I was driving home from Chicago, heading toward California, when the title of this article popped into my head. My intention was to drive home in two days. This trip, according to my GPS system, should cover approximately 2100 miles, and take 36 hours. Having made this trip many times, I know that if I drive at 8 miles over the speed limit, I can make the trip in 30 hours. My goal is to drive 20 hours the first day, and then 10 hours the second day. I get up the first morning at 3:30AM and am driving in Nebucanezer (my car) by 4AM. Then I drive until midnight. On my trip out to Chicago a month ago, everything went very smoothly, and I stopped at North Platte Nebraska the first night, and made it to Chicago by 7PM the following day.
I experienced something quite different on the way back home. First, I made a stop in Lincoln, Nebraska to see and spend some time with a fallen Grail brother, B.B. who is currently residing at a rehabilitation center while recovering from a horrific automobile accident. Initially after the accident two months ago, B.B. was paralyzed and in a coma. When I saw him last Saturday, he was starting to get some movement back. His speech is still not really understandable, and his right side is fairly well shut down. While his recovery is amazing, he still has ever so far to go. It was sobering to see B.B., helpless as an infant. My memory of B.B. from before the accident was of a man very strong, very proud, and very active. Our lives can change in an instant!
I had checked the weather before heading out. I was very aware of a blizzard that would be blanketing the Midwest sometime Saturday. My goal was to drive through that area of the country before the blizzard hit and then let it pass over me and continue on the next day. If you want to make God laugh, tell him your plans! As I was driving through Nebraska, heading towards Wyoming, I saw a road sign that was flashing, “Highway 80 closed at Big Springs heading into Wyoming.” Then the snow started to fall, and fewer and fewer cars were on the road. My commitment to get home by Saturday night was strong, and so I kept driving.
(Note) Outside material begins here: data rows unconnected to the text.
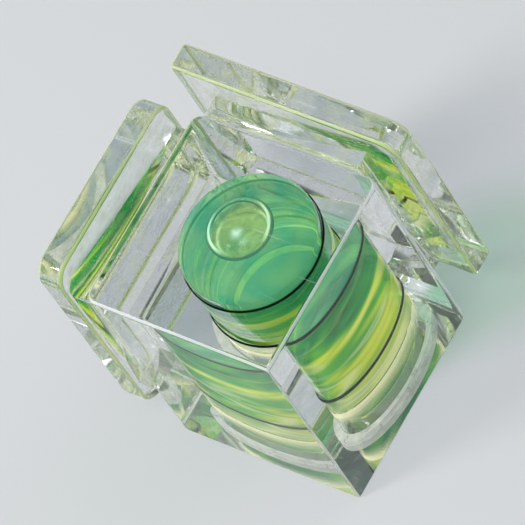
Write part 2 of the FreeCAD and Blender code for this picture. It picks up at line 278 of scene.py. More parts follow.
# %% Where the matt layer shows
EDGE_HIGHLIGHT_SHARE = 0.65
RECESS_SHARE = 0.6
WEAR_SHARE = 0.3
SCRATCH_SHARE = 0.2
SCRATCH_LENGTH = 6.0 * MM
SCRATCH_WIDTH = 0.12 * MM
SCRATCH_TURN = (0.6, 0.9, 0.4)

# Painted highlight: the matt layer on the rounded edges.
edges = add(tree, "ShaderNodeMath", {"operation": "MULTIPLY"}, i0=edge_mask, i1=EDGE_HIGHLIGHT_SHARE)
recess = add(tree, "ShaderNodeMath", {"operation": "MULTIPLY"}, i0=recess_mask, i1=RECESS_SHARE)
drawn_out = add(tree, "ShaderNodeMapping", Vector=place, Rotation=SCRATCH_TURN,
                Scale=(1 / SCRATCH_LENGTH, 1 / SCRATCH_WIDTH, 1 / SCRATCH_WIDTH))
hairs = add(tree, "ShaderNodeTexNoise", Vector=drawn_out, Scale=1.0, Detail=2.0)
scratches = add(tree, "ShaderNodeMapRange", Value=hairs, From_Min=0.68, From_Max=0.74,
                To_Max=SCRATCH_SHARE)
rubbed = add(tree, "ShaderNodeMapRange", Value=blotches, From_Min=0.45, From_Max=0.75, To_Max=WEAR_SHARE)
wear = add(tree, "ShaderNodeMath", {"operation": "MULTIPLY"}, i0=rubbed, i1=plate_mask)

share = edges
for layer in (recess, scratches, wear):
    share = add(tree, "ShaderNodeMath", {"operation": "MAXIMUM"}, i0=share, i1=layer)
surface = add(tree, "ShaderNodeMixShader", i0=share, i1=clear, i2=matt)
let_light_through(tree, output, surface, "#EDEFF1")
print(acrylic.name, "has", len(tree.nodes), "nodes")


# %% [markdown]
# ## Green spirit: the bands
#
# The liquid is mineral spirit with a fluorescent dye. Lit from above, it glows, and the round barrel
# and the flat faces round it fold that glow into level, wandering bands, yellow on green. The bands are
# painted light, not the liquid's own colour. They are painted brighter towards the floor of the vial,
# where the plug throws light back, and towards the lit side. Noise that is stretched sideways and bent
# by its own distortion makes such bands, and its lengths come from the photograph. Where the glow folds
# over sharply, a thin pale streak stands out, a painted highlight. It is drawn where a second, finer
# noise passes through its middle value. Close to the plug the liquid is painted cream, for the light
# that the plug throws back.

# %% Bands of the liquid
BAND_LENGTH = 13.0 * MM
BAND_HEIGHT = 2.8 * MM
BAND_TILT = (0.2, 0.12, 0.0)
BRIGHT_HEIGHT = 9.0 * MM
LOW_LIFT = 0.09
LIT_SIDE_LIFT = 0.04

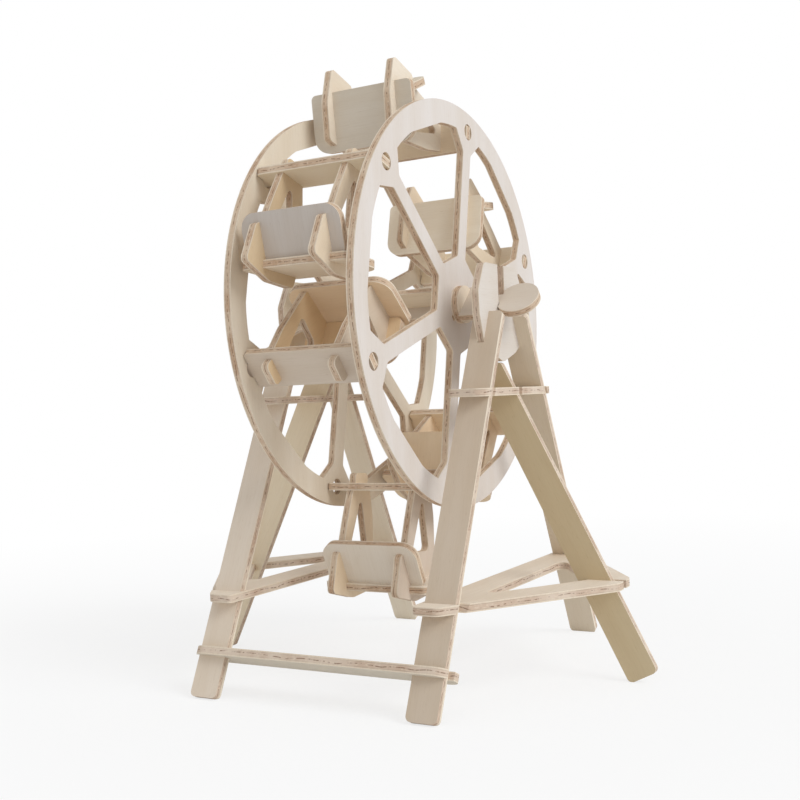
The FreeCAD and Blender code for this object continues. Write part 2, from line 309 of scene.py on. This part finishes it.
def edge_colour(start, cores, grain, side, depth, shift):
    """Layers of the cut edge, from the core outwards to a painted highlight on the corner."""
    fresh, browned = cores
    far_out = abs(depth)
    outer = far_out.rise(GLUE - 0.07, GLUE + 0.07)
    blotches = start.noise(grain * 0.09, side * 0.09, shift, 2.0, 0.6).rise(0.38, 0.66)
    wander = (start.noise(grain * 0.11, side * 0.11, shift + 3.0, 1.0) - 0.5) * 2.2
    seam = 1 - abs(depth - wander).rise(0.10, 0.26)
    dashes = seam * start.noise(grain * 0.5, side * 0.5, shift + 5.0, 2.0, 0.7).rise(0.43, 0.57)
    flecks = start.noise(grain * 0.7 + 31.0, side * 0.7, depth * 2.4, 2.0, 0.6).rise(0.54, 0.68)
    stripes = start.noise(grain * 2.1, side * 2.1, depth * 0.3, 2.0, 0.6)
    glue = 1 - abs(far_out - GLUE).rise(0.05, 0.15)
    core = (blotches * 0.75 + stripes * 0.25).mix(fresh, browned)
    core = (flecks * 0.60).mix(core, LINE)
    veneer = (stripes.rise(0.45, 0.8) * 0.35 + blotches * 0.15).mix(LINE, browned)
    layers = outer.mix(core, veneer)
    layers = (glue * (0.12 + blotches * 0.40)).mix(layers, SCORCH)
    layers = (dashes * 0.75).mix(layers, SCORCH)
    # Painted highlight where the rounded corner of the cut edge would catch the light.
    layers = (far_out.rise(HALF_SHEET - CORNER_HIGHLIGHT_WIDTH, HALF_SHEET) * 0.6).mix(layers, CORNER_HIGHLIGHT)
    return layers, stripes * 0.8 + dashes * 0.6


def plywood(name, across, middle, along, shift):
    """Material of one board. Coordinates are millimetres across, along and beside the grain."""
    material = bpy.data.materials.new("ply_" + name)
    material.use_nodes = True
    tree = material.node_tree
    surface = tree.nodes["Principled BSDF"]
    start = Wire(tree)
    place = start.node("ShaderNodeTexCoord", output="Object")
    facing = start.node("ShaderNodeTexCoord", output="Normal")
    per_mm = np.array([across, along, np.cross(across, along)]) / MM
    depth = place.dot(per_mm[0].tolist()) - middle
    grain = place.dot(per_mm[1].tolist()) + GRAIN_STEP * shift
    side = place.dot(per_mm[2].tolist()) + SIDE_STEP * shift
    flat = abs(facing.dot(across.tolist())).rise(*SQUARE_ON)
    veneer, fibres = face_colour(start, tone_and_light_of(name), grain, side, depth, shift)
    cores = WHEEL_CORE if name.startswith(ON_THE_WHEEL) else STAND_CORE
    layers, rough_cut = edge_colour(start, cores, grain, side, depth, shift)
    tree.links.new(flat.mix(layers, veneer).socket, surface.inputs["Base Color"])
    roughness = CUT_ROUGH - flat * FACE_SMOOTH + fibres * FIBRE_ROUGH
    tree.links.new(roughness.socket, surface.inputs["Roughness"])
    height = flat * (fibres * FIBRE_RELIEF) + (1 - flat) * rough_cut
    relief = {"Height": height, "Distance": RELIEF * MM, "Strength": RELIEF_STRENGTH}
    bump = start.node("ShaderNodeBump", None, relief, "Normal")
    tree.links.new(bump.socket, surface.inputs["Normal"])
    surface.inputs["Specular IOR Level"].default_value = SPECULAR
    return material


for number, (name, (across, middle, along)) in enumerate(boards.items()):
    sheet = plywood(name, across, middle, along, FIRST_SHIFT + SHIFT_STEP * number)
    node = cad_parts[name]
    if not node.material_slots:
        node.data.materials.append(sheet)
    for holder in node.material_slots:
        holder.material = sheet
print("plywood on", len(boards), "boards")

# %% [markdown]
# The toy stands on a plain white table that runs on to a white background. A wide disc is
# enough: near the toy the table's own colour carries the soft shadow, and further out what the
# camera sees is lifted to the white of the background, so its far edge cannot be made out.

# %% Table and background
TABLE_R, RINGS, SECTORS = 30.0, 24, 96
TABLE_DROP = 0.00005  # metres that the table lies under the feet
TABLE_TONE, TABLE_ROUGH = (0.90, 0.90, 0.90, 1.0), 0.9
WHITE = (1, 1, 1, 1)
SHADOW_SHARE, SHADOW_ENDS = 0.25, (0.14, 0.55)  # how dark, and the metres over which it fades out


def round_table(radius, rings, sectors):
    """Flat disc: point (s, t) lies at radius r = R s^3 and angle t, just under the feet."""
    s = np.linspace(0, 1, rings + 1)[1:]
    t = np.linspace(0, 2 * np.pi, sectors, endpoint=False)
    r = radius * s**3
    ring = np.stack([np.outer(r, np.cos(t)), np.outer(r, np.sin(t)), np.zeros((rings, sectors))], -1)
    points = np.vstack([[[0, 0, 0]], ring.reshape(-1, 3)]) + [0, 0, -TABLE_DROP]
    index = 1 + np.arange(rings * sectors).reshape(rings, sectors)
    after = np.roll(index, -1, 1)
    quads = np.stack([index[:-1], index[1:], after[1:], after[:-1]], -1).reshape(-1, 4)
    fan = np.stack([np.zeros(sectors, int), index[0], after[0]], -1)
    mesh = bpy.data.meshes.new("table")
    mesh.from_pydata(points.tolist(), [], fan.tolist() + quads.tolist())
    table = bpy.data.objects.new("table", mesh)
    bpy.context.scene.collection.objects.link(table)
    return table


def seen_rays(start):
    """1 for rays from the camera or through gloss and glass, 0 for light that bounces."""
    paths = ("Is Camera Ray", "Is Glossy Ray", "Is Transmission Ray")
    camera_ray, glossy, through = (start.node("ShaderNodeLightPath", output=p) for p in paths)
    return start.math("ADD", camera_ray + glossy, through, clamp=True)


table = round_table(TABLE_R, RINGS, SECTORS)
white = bpy.data.materials.new("white_table")
white.use_nodes = True
start = Wire(white.node_tree)
lit = white.node_tree.nodes["Principled BSDF"]
lit.inputs["Base Color"].default_value = TABLE_TONE
lit.inputs["Roughness"].default_value = TABLE_ROUGH
lit.inputs["Specular IOR Level"].default_value = 0.0
glow = start.node("ShaderNodeEmission", None, {"Color": WHITE, "Strength": 1.0})
out_from_toy = start.node("ShaderNodeTexCoord", output="Object").length()
lifted = seen_rays(start) * (1 - SHADOW_SHARE + SHADOW_SHARE * out_from_toy.rise(*SHADOW_ENDS))
plain = Wire(white.node_tree, lit.outputs[0])
blend = start.node("ShaderNodeMixShader", None, {0: lifted, 1: plain, 2: glow})
ending = white.node_tree.nodes["Material Output"]
white.node_tree.links.new(blend.socket, ending.inputs["Surface"])
table.data.materials.append(white)
print("table", len(table.data.polygons), "faces")

# %% [markdown]
# Soft studio light: an even white dome, and one broad, slightly cooler key light from the crank
# side and above. Boards that face the crank side come out nearly white, level boards a little
# darker, and boards that face the front clearly darker and warmer, which is what makes the
# crossing boards easy to tell apart.

# %% Light
DOME = 0.62  # strength of the white dome on the toy
# name, direction of travel, strength, width in degrees and colour
LAMPS = [("key", (0.10, 0.80, -0.60), 1.50, 30, (0.93, 0.97, 1.0))]
world = bpy.data.worlds.new("studio")
world.use_nodes = True
bpy.context.scene.world = world
sky = Wire(world.node_tree)
seen = seen_rays(sky)
background = world.node_tree.nodes["Background"]
background.inputs["Color"].default_value = WHITE
world.node_tree.links.new((seen * (1 - DOME) + DOME).socket, background.inputs["Strength"])
for name, travels, power, spread, tint in LAMPS:
    lamp = bpy.data.lights.new(name, "SUN")
    lamp.energy, lamp.angle, lamp.color = power, math.radians(spread), tint
    holder = bpy.data.objects.new(name, lamp)
    holder.rotation_euler = Vector(travels).to_track_quat("-Z", "Y").to_euler()
    bpy.context.scene.collection.objects.link(holder)
print("lamps:", [lamp[0] for lamp in LAMPS])

bpy.context.scene.view_settings.view_transform = "Standard"
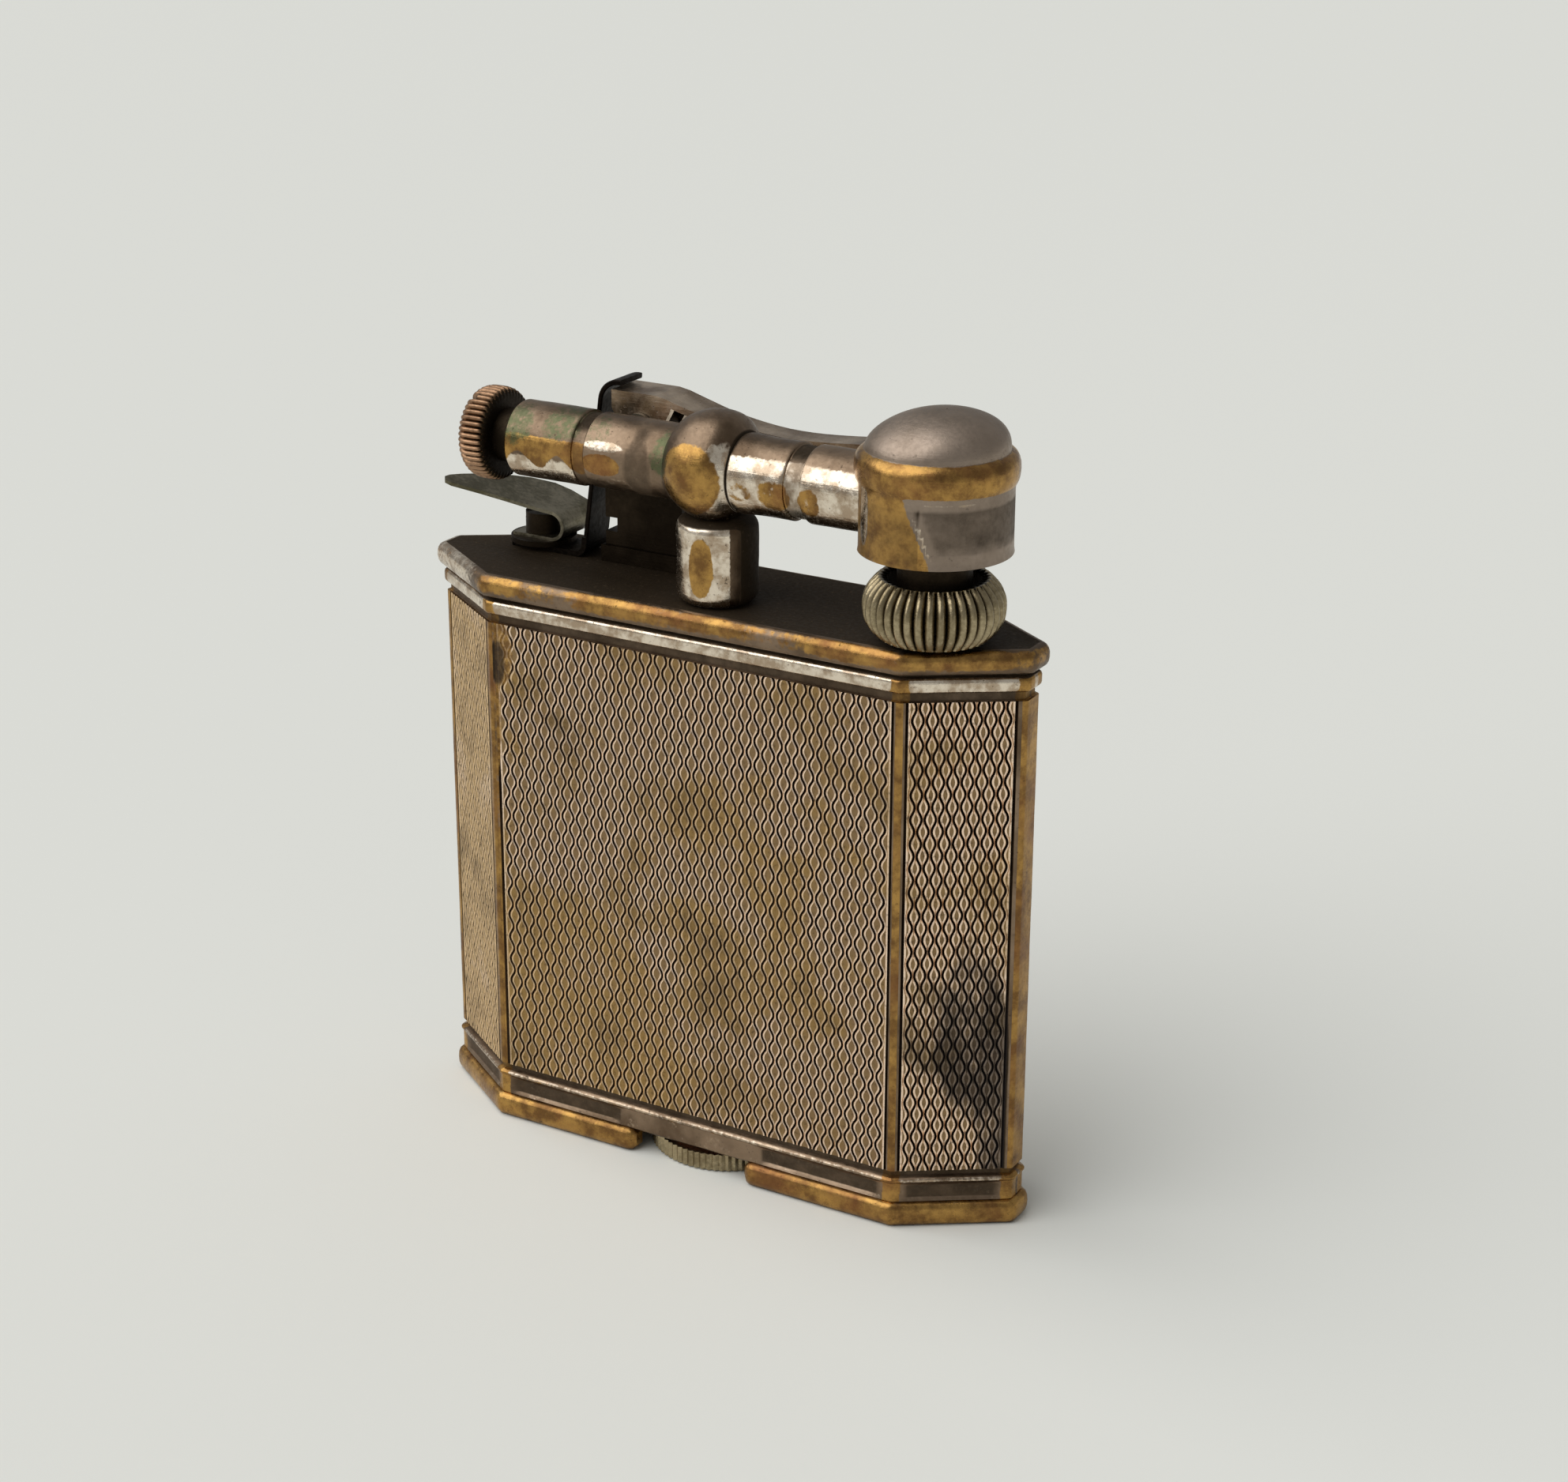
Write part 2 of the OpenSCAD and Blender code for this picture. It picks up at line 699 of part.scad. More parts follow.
module arm_spring_foot() {
  bend_r = 0.75;
  bend_x = blade_x(case_h + leaf_t + bend_r) - bend_r;
  color(black_steel) difference() {
    side_sheet(leaf_front + 0.1, leaf_back) {
      translate([-17.4, case_h]) square([bend_x + 17.4, leaf_t]);
      polygon(arc_band(bend_x, case_h + leaf_t / 2 + bend_r, bend_r, leaf_t, -90, -8, 8));
      blade_straight(case_h + leaf_t / 2 + bend_r - 0.15, blade_split);
    }
    clamp_hole();
  }
}

module detent_spring() {
  loop_z = detent_bottom + detent_t / 2 + loop_r;
  end_a = 90 - leaf_rise;
  top = [loop_x + loop_r * cos(end_a), loop_z + loop_r * sin(end_a)];
  reach = 7.2;
  dirv = [-cos(leaf_rise), sin(leaf_rise)];
  nrm = [sin(leaf_rise), cos(leaf_rise)] * detent_t / 2;
  tip = top + reach * dirv;
  color(nickel) intersection() {
    difference() {
      side_sheet(-4, 6) {
        translate([-17.4, detent_bottom]) square([loop_x + 17.4, detent_t]);
        polygon(arc_band(loop_x, loop_z, loop_r, detent_t, -90, end_a, 16));
        polygon([top - nrm, top + nrm, tip + nrm, tip - nrm]);
      }
      translate([clamp_x, clamp_y, 30]) cylinder(r = 0.75, h = detent_bottom + detent_t + 0.2 - 30);
    }
    union() {
      translate([-18, 1.0, 30]) cube([6, 3.3, detent_bottom + 0.5 - 30]);
      translate([0, 0, detent_bottom + 0.5]) linear_extrude(6) polygon([[-12, 1.0], [-12, 4.9],
        [-15.3, 4.9], [-16.4, 4.6], [-17.6, 3.6], [-18.4, 2.55], [-19.1, 1.4], [-19.7, 0.3],
        [-20.2, -0.85], [-20.48, -1.7], [-20.5, -2.2], [-20.25, -2.55], [-19.8, -2.5],
        [-18.3, -1.5], [-16.8, -0.6], [-15.4, 0.2], [-14.2, 1.0]]);
    }
  }
}

module spring_washer() {
  color(dark_silver) translate([clamp_x, clamp_y, case_h + leaf_t]) difference() {
    cylinder(r = 2.2, h = washer_t);
    translate([0, 0, -1]) cylinder(r = 0.75, h = 3);
  }
}

module spring_screw() {
  head_h = 1.4;
  shank = 3.8;
  color(dark_silver) translate([clamp_x, clamp_y, detent_bottom + detent_t]) difference() {
    union() {
      cylinder(r = 1.2, h = head_h);
      translate([0, 0, -shank]) cylinder(r = 0.7, h = shank + 0.1);
    }
    rotate([0, 0, 35]) translate([-2, -0.2, head_h - 0.45]) cube([4, 0.4, 1]);
  }
}

body_shell();
top_plate();
base_plate();
fuel_tank();
cotton_wadding();
filler_bush();
filler_washer();
filler_screw();
burner_tube();
burner_bush();
wick();
thumb_wheel();
flint_wheel();
wheel_collar();
flint_tube_left();
ball_joint();
flint_tube_right();
tube_post();
post_nut();
flint();
flint_plunger();
flint_spring();
flint_screw();
arm_bracket();
arm_pin();
lift_arm();
snuffer_cap();
cap_rivet_a();
cap_rivet_b();
arm_spring_foot();
arm_spring_blade();
detent_spring();
spring_washer();
spring_screw();
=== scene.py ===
"""Looks of the lift-arm pocket lighter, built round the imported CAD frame. Lengths here are in mm."""
import json
import math
import bpy
import bmesh
import numpy as np
from mathutils import Matrix, Vector


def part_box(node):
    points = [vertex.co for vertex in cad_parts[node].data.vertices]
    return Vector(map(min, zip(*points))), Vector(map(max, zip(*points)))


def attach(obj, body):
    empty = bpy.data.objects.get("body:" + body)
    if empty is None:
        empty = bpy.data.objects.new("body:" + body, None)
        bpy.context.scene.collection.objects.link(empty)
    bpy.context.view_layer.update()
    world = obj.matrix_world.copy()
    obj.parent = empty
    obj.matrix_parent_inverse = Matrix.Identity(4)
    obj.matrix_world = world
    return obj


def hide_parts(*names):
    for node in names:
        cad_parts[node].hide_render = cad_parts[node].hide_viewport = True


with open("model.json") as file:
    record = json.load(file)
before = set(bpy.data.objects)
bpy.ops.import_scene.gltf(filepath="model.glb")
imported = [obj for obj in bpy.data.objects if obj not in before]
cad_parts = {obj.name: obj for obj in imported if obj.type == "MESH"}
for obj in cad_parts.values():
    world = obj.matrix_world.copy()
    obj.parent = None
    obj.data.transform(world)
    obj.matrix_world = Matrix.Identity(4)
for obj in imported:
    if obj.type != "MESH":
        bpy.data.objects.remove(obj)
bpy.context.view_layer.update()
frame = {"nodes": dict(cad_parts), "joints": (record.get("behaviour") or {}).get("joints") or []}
MM = 0.001


def node_box(node):
    """Lowest and highest corner of a CAD node, in mm."""
    low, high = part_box(node)
    return np.array(low) * 1000, np.array(high) * 1000


def joint_place(name):
    """Point on a joint's axis, in mm."""
    found = [j for j in frame["joints"] if j["name"] == name]
    return np.array(found[0]["pos_m"]) * 1000


# ---- driving places, read from the frame ----
SHELL_HIGH = node_box("body_shell")[1]
PLATE_LOW, PLATE_HIGH = node_box("top_plate")
PLATE_TOP = PLATE_HIGH[2]
WICK_LOW, WICK_HIGH = node_box("wick")
BURNER = (WICK_LOW + WICK_HIGH)[:2] / 2
KNOB_LOW, KNOB_HIGH = node_box("flint_screw")
TUBE_Y, TUBE_Z = ((KNOB_LOW + KNOB_HIGH) / 2)[1:]
POST_LOW, POST_HIGH = node_box("tube_post")
BALL_X = (POST_LOW + POST_HIGH)[0] / 2
HINGE = joint_place("arm_lift")
WHEEL_LOW, WHEEL_HIGH = node_box("thumb_wheel")
CAP_LOW, CAP_HIGH = node_box("snuffer_cap")
LEFT_TUBE = [b[0] for b in node_box("flint_tube_left")]
RIGHT_TUBE = [b[0] for b in node_box("flint_tube_right")]

# Case outline: half sizes of the panels' plan
BAND_OUT = 0.17
HALF_WIDTH = SHELL_HIGH[0] - BAND_OUT
HALF_DEPTH = SHELL_HIGH[1] - BAND_OUT
FRONT_HALF = 15.2
END_HALF = 0.8
CORNER_ROUND = 0.3
PANEL_LOW = 3.9
PANEL_HIGH = 35.85


# ---- meshes ----

def add_object(name, data):
    obj = bpy.data.objects.new(name, data)
    bpy.context.scene.collection.objects.link(obj)
    return obj


def build(name, points, faces, materials, slots=None, sharp=35.0):
    """A mesh object from points in mm, smooth but for edges sharper than the given angle."""
    mesh = bpy.data.meshes.new(name)
    mesh.from_pydata((np.asarray(points, float) * MM).tolist(), [], faces)
    obj = add_object(name, mesh)
    for material in materials:
        mesh.materials.append(material)
    if slots is not None:
        mesh.polygons.foreach_set("material_index", np.asarray(slots, np.int32))
    work = bmesh.new()
    work.from_mesh(mesh)
    bmesh.ops.recalc_face_normals(work, faces=work.faces)
    limit = math.radians(sharp)
    for edge in work.edges:
        if len(edge.link_faces) == 2 and edge.calc_face_angle() > limit:
            edge.smooth = False
    for face in work.faces:
        face.smooth = True
    work.to_mesh(mesh)
    work.free()
    return obj


def quads(rows, columns, close_rows=False, close_columns=False):
    """Quads joining a grid of points numbered row by row."""
    faces = []
    for i in range(rows if close_rows else rows - 1):
        for k in range(columns if close_columns else columns - 1):
            a, b = i * columns, (i + 1) % rows * columns
            m = (k + 1) % columns
            faces.append((a + k, a + m, b + m, b + k))
    return faces


def end_faces(size, total):
    """The first and last rings of a swept section, as faces."""
    return [tuple(range(size)), tuple(range(total - size, total))]


def close_mesh(work, obj):
    """Fills what is open in a bmesh and writes it back to its object."""
    bmesh.ops.holes_fill(work, edges=[e for e in work.edges if len(e.link_faces) < 2], sides=0)
    bmesh.ops.recalc_face_normals(work, faces=work.faces)
    work.to_mesh(obj.data)
    work.free()


def read_points(mesh, key="co"):
    """A mesh's points or normals, in metres."""
    values = np.zeros(len(mesh.vertices) * 3, np.float32)
    mesh.vertices.foreach_get(key, values)
    return values.reshape(-1, 3)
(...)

When I arrived at Big Springs, there was still a road that was open. It was Highway 76, which headed toward Denver. I thought that since the road was open, that if I headed south toward Denver, I could miss the blizzard, and make a bit of a detour through Denver, on to Grand Junction, and then back up to Highway 80 at Salt Lake City. This would add 6 hours to my trip, but it was doable. So off I went, for 6 hours of some of the most treacherous driving I have ever experienced.
White Out Conditions! I have never experienced true white out conditions before this trip. Basically, I was driving at about 30 miles per hour, when suddenly, it all went white. So much snow was blowing across the road, that I could see absolutely nothing. I hit my brakes and skidded for what seemed an eternity, praying I wouldn’t hit the car in front of me, slide off to the side of the road into a ditch, nor get rear ended by the car behind me. It was a long skid. For 100 miles, I drove this God forsaken road, with just a few fellow road warriors. I saw so many cars and trucks that did not make it. Cars turned upside down in the center section. 18 wheelers all bent and mangled off to the right. It was eerie, as if driving through a morgue. The white out conditions, the strewn wreckage of fellow travelers, and my visit with B.B., all served to jack up my adrenalin as I pushed forward.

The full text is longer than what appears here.